- _What you should do_: Extract, without alteration, each line from the start of the listing to the line bearing "GLOSS_SWING = 0.04".

- _Material_:

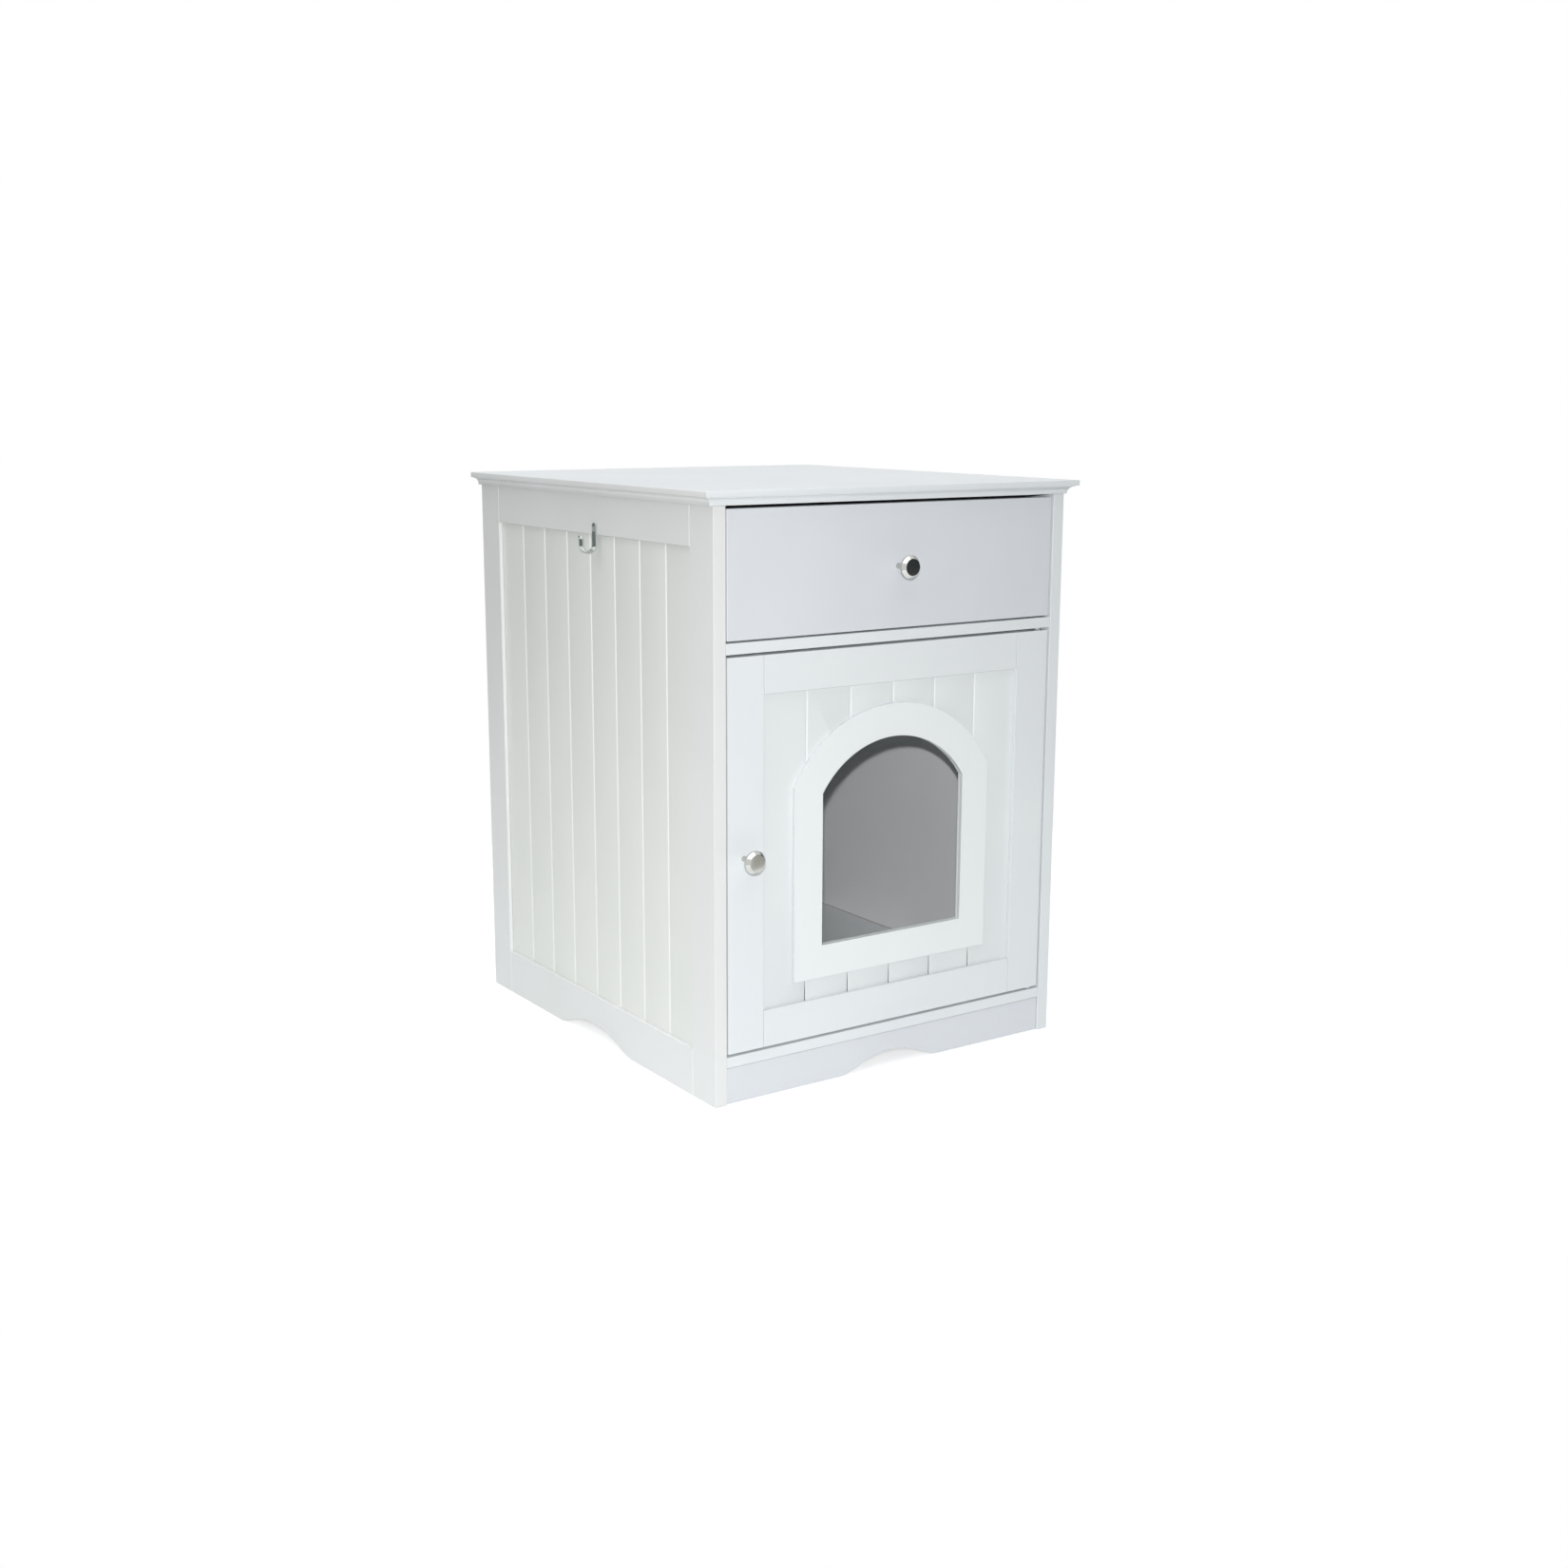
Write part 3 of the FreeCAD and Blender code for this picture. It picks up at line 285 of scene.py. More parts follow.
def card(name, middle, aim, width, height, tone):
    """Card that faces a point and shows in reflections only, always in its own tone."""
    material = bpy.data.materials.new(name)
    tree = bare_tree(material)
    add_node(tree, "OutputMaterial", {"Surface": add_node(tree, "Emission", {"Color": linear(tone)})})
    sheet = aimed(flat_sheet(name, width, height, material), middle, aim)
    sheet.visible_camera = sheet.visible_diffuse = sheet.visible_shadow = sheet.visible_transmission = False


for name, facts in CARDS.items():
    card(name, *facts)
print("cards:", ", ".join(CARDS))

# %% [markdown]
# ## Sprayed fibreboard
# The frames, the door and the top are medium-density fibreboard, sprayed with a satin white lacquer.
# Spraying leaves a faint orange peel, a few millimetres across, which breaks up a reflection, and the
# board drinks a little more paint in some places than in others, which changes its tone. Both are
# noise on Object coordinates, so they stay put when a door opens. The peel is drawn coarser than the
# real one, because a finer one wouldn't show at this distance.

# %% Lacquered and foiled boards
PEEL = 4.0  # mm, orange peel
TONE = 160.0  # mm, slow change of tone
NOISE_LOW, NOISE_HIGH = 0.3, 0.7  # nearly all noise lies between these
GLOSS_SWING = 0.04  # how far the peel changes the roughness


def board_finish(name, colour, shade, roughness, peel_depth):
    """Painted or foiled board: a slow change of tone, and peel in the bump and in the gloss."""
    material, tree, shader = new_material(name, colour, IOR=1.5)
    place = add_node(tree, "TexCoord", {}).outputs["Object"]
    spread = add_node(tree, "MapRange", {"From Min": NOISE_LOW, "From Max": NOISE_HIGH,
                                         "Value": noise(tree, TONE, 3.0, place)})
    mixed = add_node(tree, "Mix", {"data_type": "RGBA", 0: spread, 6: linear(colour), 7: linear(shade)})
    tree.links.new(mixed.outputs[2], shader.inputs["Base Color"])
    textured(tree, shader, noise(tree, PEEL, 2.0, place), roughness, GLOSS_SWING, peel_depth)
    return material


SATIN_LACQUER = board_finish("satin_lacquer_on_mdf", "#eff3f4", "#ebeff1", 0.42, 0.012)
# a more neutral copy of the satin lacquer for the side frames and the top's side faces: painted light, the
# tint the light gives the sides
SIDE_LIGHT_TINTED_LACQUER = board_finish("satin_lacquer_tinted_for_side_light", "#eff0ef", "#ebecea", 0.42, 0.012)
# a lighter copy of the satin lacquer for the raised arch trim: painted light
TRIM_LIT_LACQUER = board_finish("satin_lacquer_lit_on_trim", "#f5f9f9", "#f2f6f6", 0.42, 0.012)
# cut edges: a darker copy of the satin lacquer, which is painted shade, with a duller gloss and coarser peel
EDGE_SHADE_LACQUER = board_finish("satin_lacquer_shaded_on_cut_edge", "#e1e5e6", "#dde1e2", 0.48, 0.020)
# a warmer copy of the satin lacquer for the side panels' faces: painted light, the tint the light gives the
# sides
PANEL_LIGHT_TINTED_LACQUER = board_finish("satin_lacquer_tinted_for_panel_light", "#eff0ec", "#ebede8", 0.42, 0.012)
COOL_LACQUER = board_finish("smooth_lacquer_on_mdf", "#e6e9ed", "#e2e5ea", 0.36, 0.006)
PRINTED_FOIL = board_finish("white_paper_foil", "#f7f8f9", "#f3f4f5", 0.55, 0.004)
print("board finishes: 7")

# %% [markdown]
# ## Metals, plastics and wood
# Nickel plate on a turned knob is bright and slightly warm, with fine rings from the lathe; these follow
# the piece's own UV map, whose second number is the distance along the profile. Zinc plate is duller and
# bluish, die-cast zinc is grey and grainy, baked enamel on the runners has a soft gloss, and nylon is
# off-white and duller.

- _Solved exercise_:
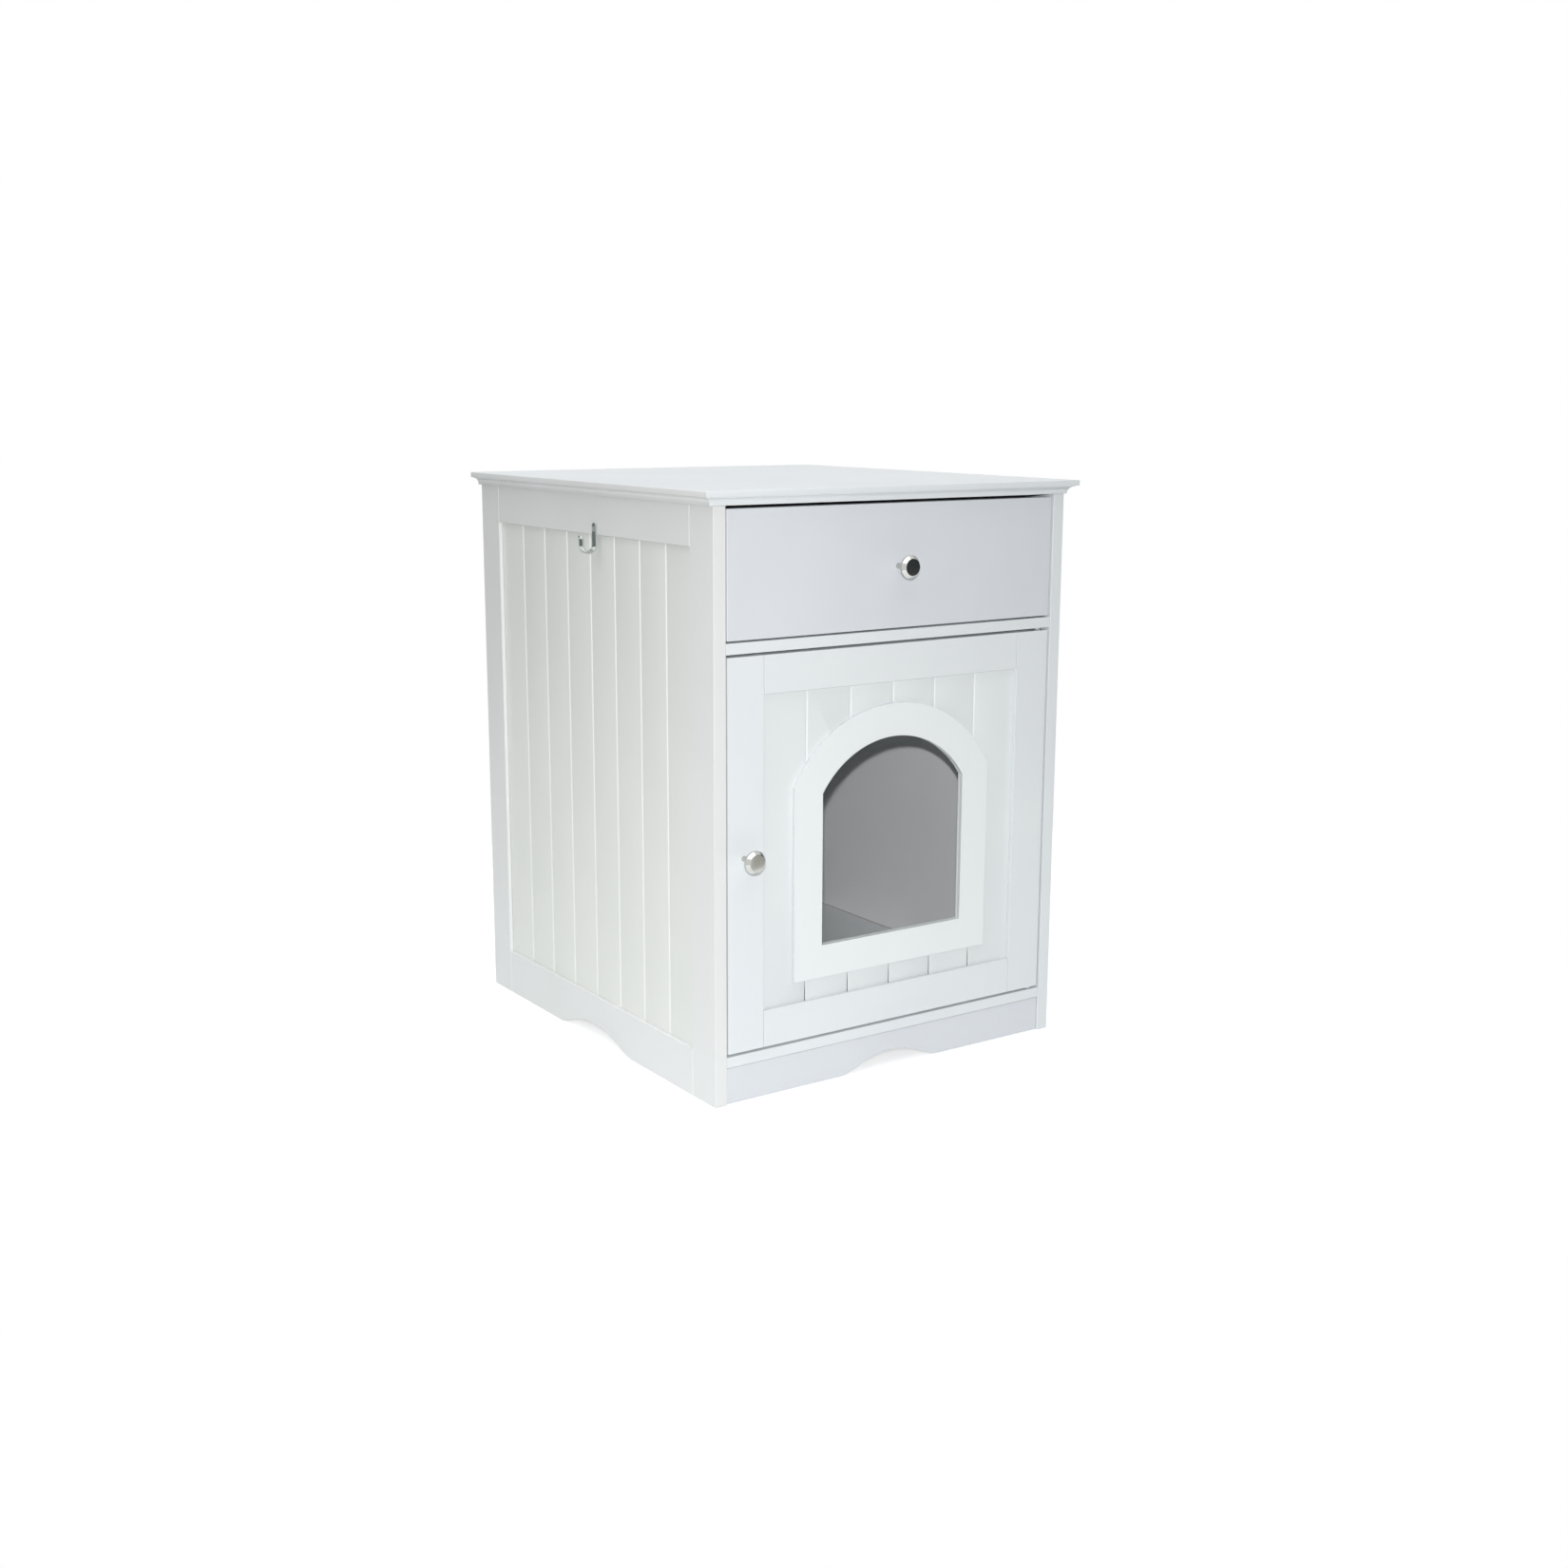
Write part 3 of the FreeCAD and Blender code for this picture. It picks up at line 285 of scene.py. More parts follow.
def card(name, middle, aim, width, height, tone):
    """Card that faces a point and shows in reflections only, always in its own tone."""
    material = bpy.data.materials.new(name)
    tree = bare_tree(material)
    add_node(tree, "OutputMaterial", {"Surface": add_node(tree, "Emission", {"Color": linear(tone)})})
    sheet = aimed(flat_sheet(name, width, height, material), middle, aim)
    sheet.visible_camera = sheet.visible_diffuse = sheet.visible_shadow = sheet.visible_transmission = False


for name, facts in CARDS.items():
    card(name, *facts)
print("cards:", ", ".join(CARDS))

# %% [markdown]
# ## Sprayed fibreboard
# The frames, the door and the top are medium-density fibreboard, sprayed with a satin white lacquer.
# Spraying leaves a faint orange peel, a few millimetres across, which breaks up a reflection, and the
# board drinks a little more paint in some places than in others, which changes its tone. Both are
# noise on Object coordinates, so they stay put when a door opens. The peel is drawn coarser than the
# real one, because a finer one wouldn't show at this distance.

# %% Lacquered and foiled boards
PEEL = 4.0  # mm, orange peel
TONE = 160.0  # mm, slow change of tone
NOISE_LOW, NOISE_HIGH = 0.3, 0.7  # nearly all noise lies between these
GLOSS_SWING = 0.04  # how far the peel changes the roughness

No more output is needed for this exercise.